In February, Trump slammed the show and the actor, saying there was "nothing funny" about Baldwin's caricature and calling it a "political hit job" that got away "without retribution." Baldwin reacted to the last part by asking whether 45 had made a veiled threat against Baldwin's personal safety.

"I wonder if a sitting President exhorting his followers that my role in a TV comedy qualifies me as an enemy of the people constitutes a threat to my safety and that of my family?" Baldwin tweeted.

Interestingly, the initial response to Baldwin's musing about running for president was an almost unanimous rejection, with some users saying "Hollywood folks" are "out of touch" with reality, others suggesting asking Hillary Clinton about the "easy" part, and still others expressing their bewilderment, asking if the actor was drunk. One user even taught Baldwin a lesson in English.
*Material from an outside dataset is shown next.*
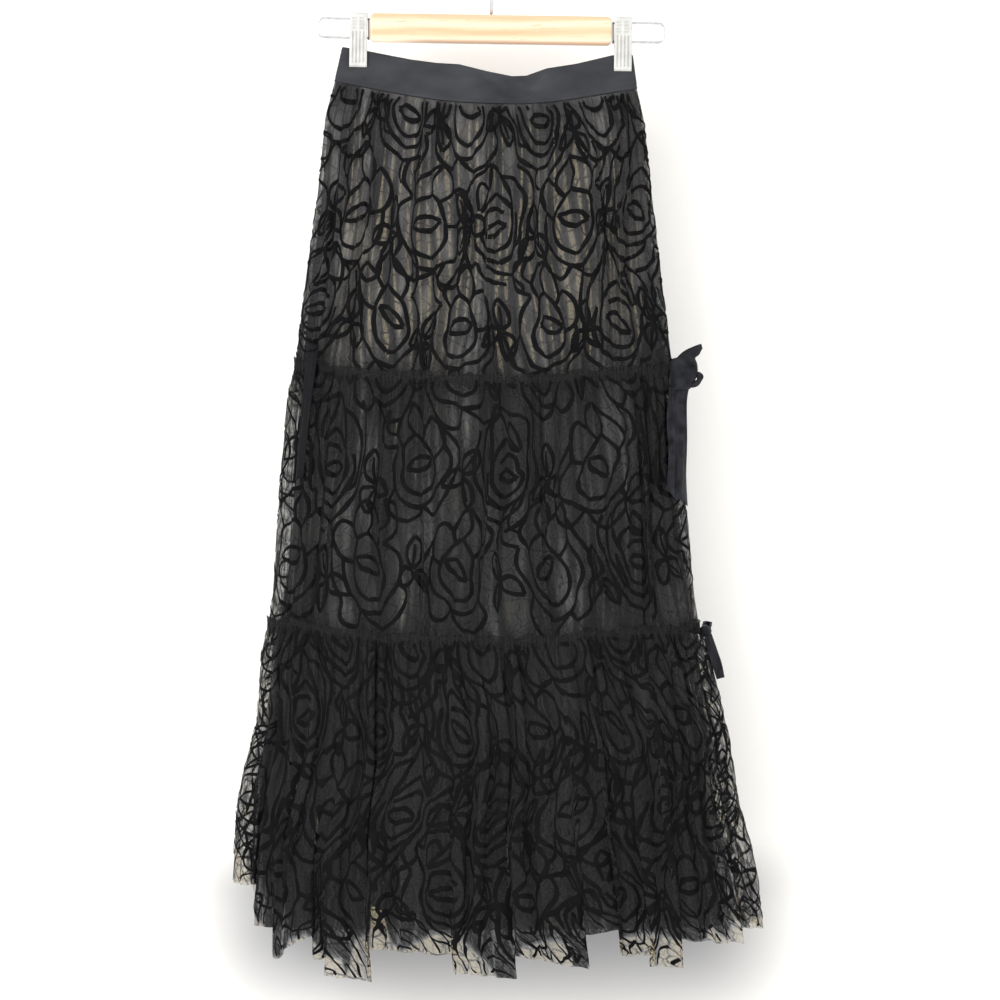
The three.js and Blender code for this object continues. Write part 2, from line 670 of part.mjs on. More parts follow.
function hanger() {
  const group = new THREE.Group();
  group.add(hook(), bar());
  for (const { name, direction } of [{ name: "left", direction: -1 }, { name: "right", direction: 1 }]) {
    group.add(clipLoop(`clip_loop_${name}`, direction));
    group.add(clipJaw(`clip_${name}_front_jaw`, direction * CLIP_MIDDLE, -1));
    group.add(clipJaw(`clip_${name}_back_jaw`, direction * CLIP_MIDDLE, 1));
    group.add(clipSpring(`clip_${name}_spring`, direction));
  }
  group.rotation.y = HANGER_TILT;
  return group;
}

const object = new THREE.Group();
object.add(hanger(), skirt());

export default object;
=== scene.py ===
"""A tiered tulle skirt on a clip hanger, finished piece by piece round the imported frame.

The tables and shapes are in millimetres and the meshes in metres, in the frame's own axes: +X to
the right of the view, -Y towards the viewer, +Z up, and the origin at the inner top of the hook.
A place on the skirt is given by how far round it lies (0 at the left side fold, 0.25 in the middle
of the front, 0.5 at the right side fold, 0.75 in the middle of the back) and by its level.
"""

import logging
import math
from dataclasses import dataclass, field
from enum import Enum
from typing import Callable, NamedTuple, Optional, Sequence, Union

import bpy
import numpy as np
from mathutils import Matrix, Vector


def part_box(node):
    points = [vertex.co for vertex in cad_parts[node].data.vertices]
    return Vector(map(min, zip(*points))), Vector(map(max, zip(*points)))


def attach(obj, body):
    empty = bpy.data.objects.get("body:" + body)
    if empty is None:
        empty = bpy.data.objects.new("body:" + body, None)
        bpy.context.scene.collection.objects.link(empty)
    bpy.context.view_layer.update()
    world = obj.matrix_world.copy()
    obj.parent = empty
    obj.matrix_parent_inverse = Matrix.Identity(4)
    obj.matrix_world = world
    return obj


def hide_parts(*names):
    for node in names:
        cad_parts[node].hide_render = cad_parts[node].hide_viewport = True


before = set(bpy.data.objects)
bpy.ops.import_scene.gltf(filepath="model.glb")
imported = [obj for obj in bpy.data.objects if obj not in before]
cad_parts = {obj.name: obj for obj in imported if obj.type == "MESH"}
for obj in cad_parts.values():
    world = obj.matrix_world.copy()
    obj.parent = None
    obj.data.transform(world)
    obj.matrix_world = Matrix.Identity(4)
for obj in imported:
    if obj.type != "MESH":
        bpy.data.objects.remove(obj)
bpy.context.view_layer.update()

Array = np.ndarray
Color = tuple[float, float, float]
log = logging.getLogger("skirt")

BODY = "root"
METRE = 0.001
TURN = 2 * math.pi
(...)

​"'If I were to run for President' is correct grammar. Never use the past tense in the subjunctive," the user wrote.

​Others warned Baldwin that he himself might become fodder for "SNL" satire should he win the Oval Office.

NBC's "Saturday Night Live" has a lengthy record of Trump impressions, going all the way back to 1988. Over the years, five different actors have taken on the role of the real estate mogul, who himself hosted the show twice, in 2004 and 2015.